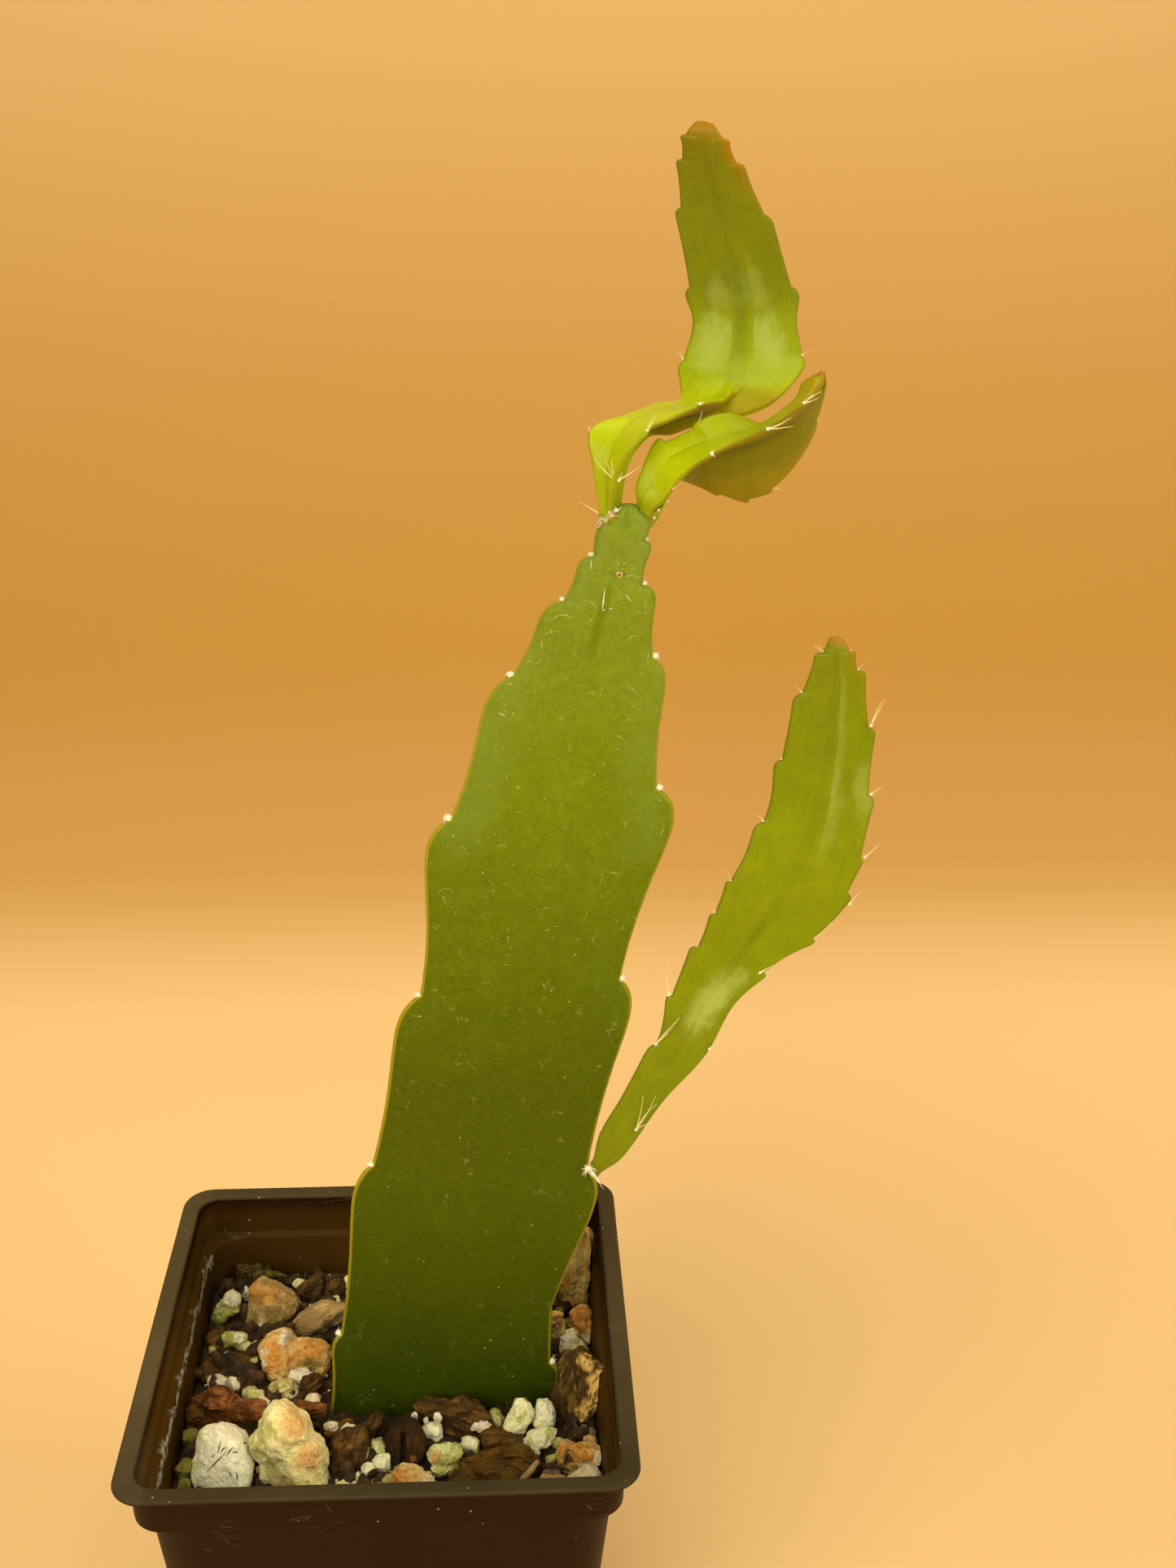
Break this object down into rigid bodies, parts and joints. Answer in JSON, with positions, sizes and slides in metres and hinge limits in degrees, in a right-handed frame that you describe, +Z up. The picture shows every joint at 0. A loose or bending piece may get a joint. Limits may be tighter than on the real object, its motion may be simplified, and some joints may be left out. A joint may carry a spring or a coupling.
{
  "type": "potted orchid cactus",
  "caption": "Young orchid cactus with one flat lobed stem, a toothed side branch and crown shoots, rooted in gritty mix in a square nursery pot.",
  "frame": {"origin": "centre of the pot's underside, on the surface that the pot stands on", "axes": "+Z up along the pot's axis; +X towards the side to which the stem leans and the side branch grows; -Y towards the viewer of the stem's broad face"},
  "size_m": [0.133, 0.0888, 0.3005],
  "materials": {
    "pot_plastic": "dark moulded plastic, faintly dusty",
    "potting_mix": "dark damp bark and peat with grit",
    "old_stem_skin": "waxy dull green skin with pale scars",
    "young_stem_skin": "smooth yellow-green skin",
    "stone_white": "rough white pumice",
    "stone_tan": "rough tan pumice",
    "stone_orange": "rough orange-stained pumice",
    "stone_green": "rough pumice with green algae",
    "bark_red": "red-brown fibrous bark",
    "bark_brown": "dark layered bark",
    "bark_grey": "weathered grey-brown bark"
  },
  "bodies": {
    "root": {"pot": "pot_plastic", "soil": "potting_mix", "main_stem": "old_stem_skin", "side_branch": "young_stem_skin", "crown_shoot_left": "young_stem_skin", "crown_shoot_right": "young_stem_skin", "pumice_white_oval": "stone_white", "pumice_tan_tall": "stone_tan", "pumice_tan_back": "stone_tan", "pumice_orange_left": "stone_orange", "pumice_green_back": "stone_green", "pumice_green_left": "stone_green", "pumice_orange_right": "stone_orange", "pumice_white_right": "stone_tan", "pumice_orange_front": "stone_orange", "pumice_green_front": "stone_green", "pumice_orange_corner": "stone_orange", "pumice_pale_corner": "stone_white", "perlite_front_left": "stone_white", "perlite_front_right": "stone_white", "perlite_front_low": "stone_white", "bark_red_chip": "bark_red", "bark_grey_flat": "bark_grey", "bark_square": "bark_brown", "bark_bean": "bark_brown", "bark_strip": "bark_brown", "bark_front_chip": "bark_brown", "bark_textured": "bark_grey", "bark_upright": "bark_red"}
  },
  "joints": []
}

....

Work required =>
Copy out the whole listing exactly as written.

Exercise answer =>
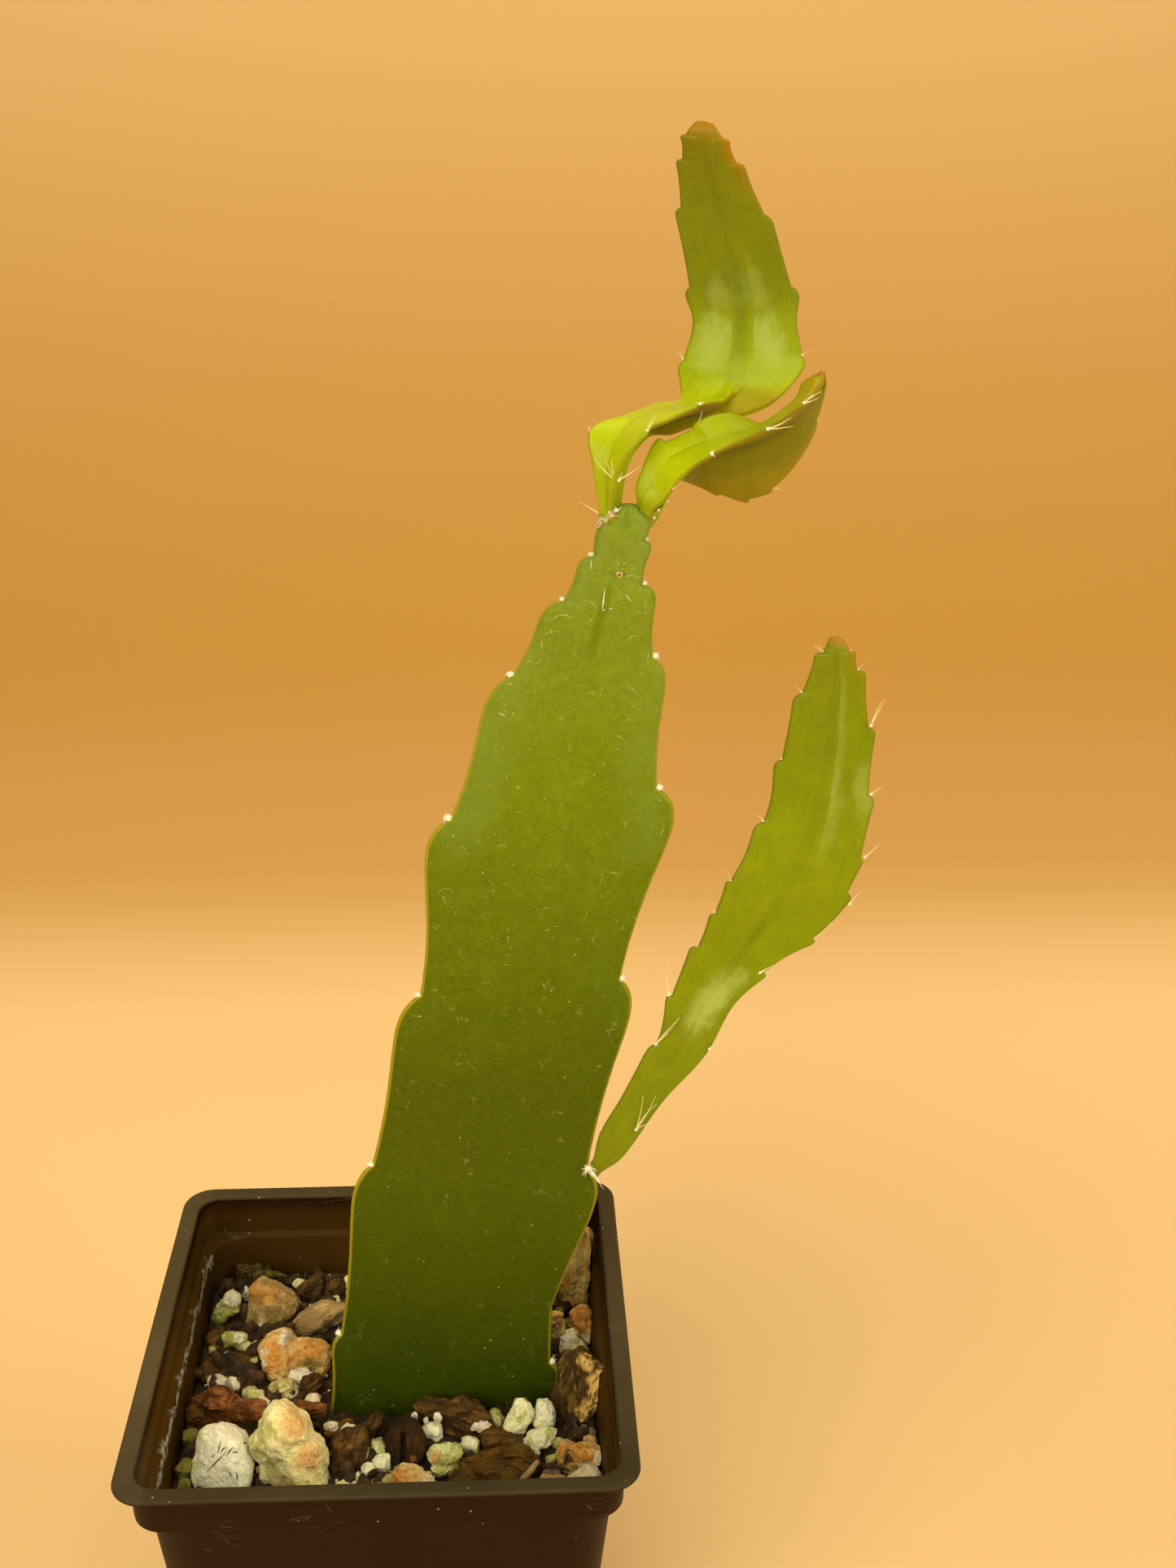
Break this object down into rigid bodies, parts and joints. Answer in JSON, with positions, sizes and slides in metres and hinge limits in degrees, in a right-handed frame that you describe, +Z up. The picture shows every joint at 0. A loose or bending piece may get a joint. Limits may be tighter than on the real object, its motion may be simplified, and some joints may be left out. A joint may carry a spring or a coupling.
{
  "type": "potted orchid cactus",
  "caption": "Young orchid cactus with one flat lobed stem, a toothed side branch and crown shoots, rooted in gritty mix in a square nursery pot.",
  "frame": {"origin": "centre of the pot's underside, on the surface that the pot stands on", "axes": "+Z up along the pot's axis; +X towards the side to which the stem leans and the side branch grows; -Y towards the viewer of the stem's broad face"},
  "size_m": [0.133, 0.0888, 0.3005],
  "materials": {
    "pot_plastic": "dark moulded plastic, faintly dusty",
    "potting_mix": "dark damp bark and peat with grit",
    "old_stem_skin": "waxy dull green skin with pale scars",
    "young_stem_skin": "smooth yellow-green skin",
    "stone_white": "rough white pumice",
    "stone_tan": "rough tan pumice",
    "stone_orange": "rough orange-stained pumice",
    "stone_green": "rough pumice with green algae",
    "bark_red": "red-brown fibrous bark",
    "bark_brown": "dark layered bark",
    "bark_grey": "weathered grey-brown bark"
  },
  "bodies": {
    "root": {"pot": "pot_plastic", "soil": "potting_mix", "main_stem": "old_stem_skin", "side_branch": "young_stem_skin", "crown_shoot_left": "young_stem_skin", "crown_shoot_right": "young_stem_skin", "pumice_white_oval": "stone_white", "pumice_tan_tall": "stone_tan", "pumice_tan_back": "stone_tan", "pumice_orange_left": "stone_orange", "pumice_green_back": "stone_green", "pumice_green_left": "stone_green", "pumice_orange_right": "stone_orange", "pumice_white_right": "stone_tan", "pumice_orange_front": "stone_orange", "pumice_green_front": "stone_green", "pumice_orange_corner": "stone_orange", "pumice_pale_corner": "stone_white", "perlite_front_left": "stone_white", "perlite_front_right": "stone_white", "perlite_front_low": "stone_white", "bark_red_chip": "bark_red", "bark_grey_flat": "bark_grey", "bark_square": "bark_brown", "bark_bean": "bark_brown", "bark_strip": "bark_brown", "bark_front_chip": "bark_brown", "bark_textured": "bark_grey", "bark_upright": "bark_red"}
  },
  "joints": []
}